Number of MEPs to fall after UK leaves EU
The European Parliament has voted in Strasbourg to reduce its number of MEPs after the UK withdraws from the European Union (EU) in March 2019.
Britain's exit from the bloc will mean the loss of the country's 73 seats in the parliament.
Of those, 46 will be kept in reserve and go to new EU member states when they join the bloc, or to keep the institution smaller.
A number of Balkan countries, such as Serbia, Kosovo, Macedonia, Montenegro and Albania, may be ready to take up membership by 2025.
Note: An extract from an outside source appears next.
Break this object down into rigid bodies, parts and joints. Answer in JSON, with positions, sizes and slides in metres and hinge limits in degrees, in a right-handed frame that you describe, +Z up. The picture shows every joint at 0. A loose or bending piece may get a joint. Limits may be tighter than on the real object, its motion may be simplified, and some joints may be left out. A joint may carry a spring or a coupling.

European Commission president Jean-Claude Juncker said on Tuesday 2025 was an "indicative date" and a "perspective to motivate countries to continue reforms"
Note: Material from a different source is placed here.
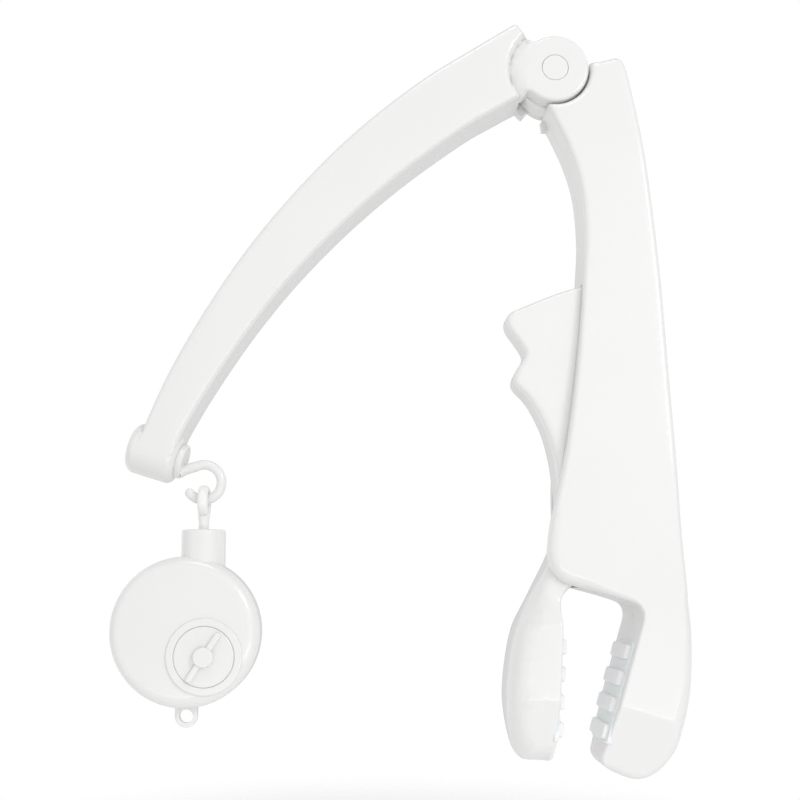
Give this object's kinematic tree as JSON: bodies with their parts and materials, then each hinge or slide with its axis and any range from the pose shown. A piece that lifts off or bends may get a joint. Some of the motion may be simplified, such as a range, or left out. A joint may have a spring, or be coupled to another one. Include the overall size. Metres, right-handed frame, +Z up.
{
  "type": "clip-on baby mobile holder",
  "caption": "Clip-on holder for a baby mobile: sprung clamp post, folding curved arm with release button, swivel hook and a round wind-up music pod.",
  "frame": {"origin": "centre of the gap between the two jaw pads", "axes": "+Z up along the clamp post, +X from the music pod towards the post, +Y from the winding-key side to the back"},
  "size_m": [0.2636, 0.04, 0.3555],
  "materials": {
    "white_shell": "glossy moulded ABS",
    "white_resin": "satin acetal",
    "soft_pad": "soft translucent elastomer",
    "steel": "zinc plated",
    "plated_steel": "nickel plated sheet",
    "brass": "turned brass"
  },
  "bodies": {
    "post": {"post_front_shell": "white_shell", "post_back_shell": "white_shell", "fixed_jaw_pad": "soft_pad", "jaw_pivot_pin": "steel", "jaw_torsion_spring": "steel", "post_screws": "steel", "hinge_knuckle": "white_resin", "hinge_axle": "steel", "detent_ring": "white_resin"},
    "lever": {"clamp_lever": "white_shell", "moving_jaw_pad": "soft_pad"},
    "arm": {"arm_front_shell": "white_shell", "arm_back_shell": "white_shell", "arm_screws": "steel", "hinge_back_cap": "white_shell", "button_spring": "steel", "hook_bush": "white_resin"},
    "button": {"release_button": "white_shell", "lock_gear": "white_resin"},
    "hook": {"hook": "white_shell"},
    "eye": {"eye_stem": "white_resin", "stem_washer": "steel"},
    "pod": {"pod_front_shell": "white_shell", "pod_back_shell": "white_shell", "neck_collar": "white_shell", "pod_screws": "steel", "movement_plate": "plated_steel", "movement_bridge": "plated_steel", "comb": "steel", "comb_block": "brass"},
    "key": {"winding_key": "white_shell", "key_arbor": "steel"},
    "drum": {"spring_drum": "brass"},
    "cylinder": {"pin_cylinder": "brass"},
    "fan": {"governor": "brass"}
  },
  "joints": [
    {"name": "lever_squeeze", "type": "hinge", "parent": "post", "child": "lever", "pos_m": [0.007, 0, 0.08], "axis": [0, 1, 0], "range_deg": [0, 14], "stiffness_Nm_per_rad": 1.5, "springref_deg": -28.65, "deforming": ["jaw_torsion_spring"]},
    {"name": "arm_fold", "type": "hinge", "parent": "post", "child": "arm", "pos_m": [-0.008, 0, 0.295], "axis": [0, 1, 0], "range_deg": [-8, 105]},
    {"name": "button_press", "type": "slide", "parent": "arm", "child": "button", "axis": [0, 1, 0], "range_m": [0, 0.0025], "stiffness_N_per_m": 400, "springref_m": -0.002, "deforming": ["button_spring"]},
    {"name": "hook_swivel", "type": "hinge", "parent": "arm", "child": "hook", "pos_m": [-0.2086, 0, 0.1151], "axis": [0.9537, 0, -0.3007], "range_deg": [-90, 90]},
    {"name": "eye_swing", "type": "hinge", "parent": "hook", "child": "eye", "pos_m": [-0.1743, 0, 0.0977], "axis": [0, 1, 0], "range_deg": [-15, 15]},
    {"name": "pod_spin", "type": "hinge", "parent": "eye", "child": "pod", "pos_m": [-0.174, 0, 0.0283], "axis": [0, 0, 1], "continuous": true},
    {"name": "key_wind", "type": "hinge", "parent": "pod", "child": "key", "pos_m": [-0.1713, 0, 0.0173], "axis": [0, 1, 0], "continuous": true},
    {"name": "drum_turn", "type": "hinge", "parent": "pod", "child": "drum", "pos_m": [-0.1713, 0, 0.0173], "axis": [0, 1, 0], "continuous": true},
    {"name": "cylinder_turn", "type": "hinge", "parent": "pod", "child": "cylinder", "pos_m": [-0.17814, 0, 0.03609], "axis": [0, 1, 0], "continuous": true},
    {"name": "fan_turn", "type": "hinge", "parent": "pod", "child": "fan", "pos_m": [-0.1893, 0, 0.0173], "axis": [0, 1, 0], "continuous": true}
  ],
  "couplings": [
    {"joint": "cylinder_turn", "follows": "drum_turn", "ratio": -2.3333},
    {"joint": "fan_turn", "follows": "drum_turn", "ratio": -3.5}
  ]
}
The remaining 27 UK seats will be shared out among 14 under-represented states, the parliament said.
Luxembourg's representation of six MEPs will be unchanged.
The biggest gainers will be France and Spain, each getting five extra parliamentarians.
"In times when democracy as a system is called into question, it is our duty to re-ignite citizens' passion for democracy," said Polish MEP Danuta Hübner, a co-presenter of the proposals.
"I hope we can take a step in the right direction by approving a distribution of the European Parliament's seats that is fair, follows objective principles and respects the EU's treaty," she said.
The legislation will next go the European Council of EU heads of state or government for a unanimous decision and then sent back to the parliament for a final yes/no vote.
The parliament's composition is to be debated by EU leaders at a summit in February.